A wiki for your sports team?



Back after some busy times... This afternoon I had the displeasure to find that my hockey team back home had lost a decisive game and was going down next season. This led me to think about how we could improve our performance, and I ended up thinking a wiki could fit the bill. Now I'm surprised I did not start thinking about it before...

The Problem

As a sports team made of people with day jobs, we can only meet for training so many times a week (usually twice for skills and tactic and once to run) notwithstanding a game on Sundays. Since a training session usually lasts about 2 hours, we hardly ever have enough time to study fancy diagrams about our positioning.
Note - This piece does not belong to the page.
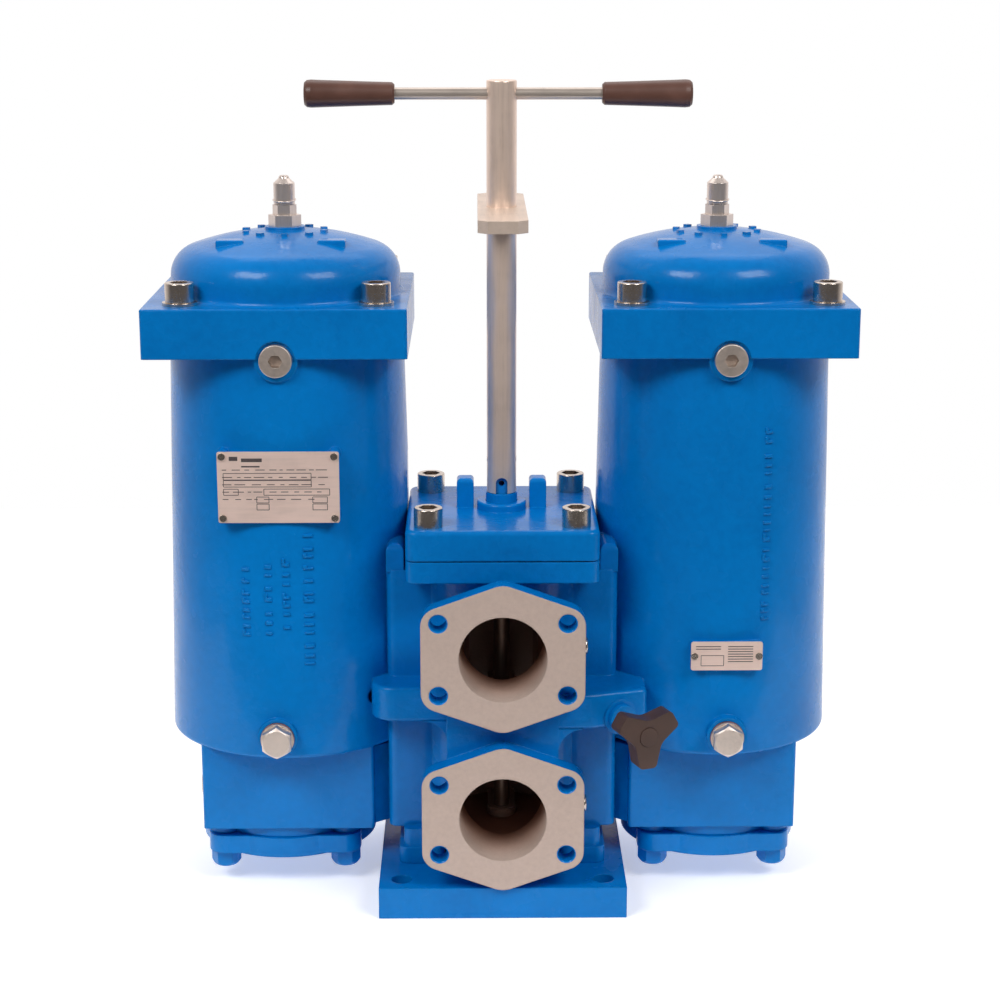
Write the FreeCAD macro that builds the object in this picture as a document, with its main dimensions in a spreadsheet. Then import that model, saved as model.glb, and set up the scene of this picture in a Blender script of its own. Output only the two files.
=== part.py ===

This also means that we are not spending enough time reflecting about our past performances and how they could be improved. There is a communication problem here, and wiki are really good at solving that kind of problems.

The Needs

If I were to write a requirements specification, I'd say that I would need the following:
  • A place where our coach could put diagrams showing how we played during our game compared with how we ought to have played + a page to explain his choices and talk about them.
  • Personal pages for every player where they could write about their own game and get feedback from others through comments
  • The ability to embed video shot during games or coming from the internet showing specific skills and situations
Generally speaking, we would need a place where to add all kinds of relevant information and organize it. This place would also need to be available to every player easily (through internet).

The Wiki Way

All of the components I talked about are common features of most wikis (though I did not talk about the search engine, the tags or RSS notification feeds, all of which are quite useful too). The main advantages would be to make lots of useful resources contributed by the coach and the players available to the rest of their team easily. No need to take a 45 minutes strategy talk in the cold on a Thursday night when you can discuss it at length on a wiki page (during a break at work for instance). What's more, most people can't be bothered to listen to tactical points when they are not involved in the situation described. The wiki would remove this inconvenient too.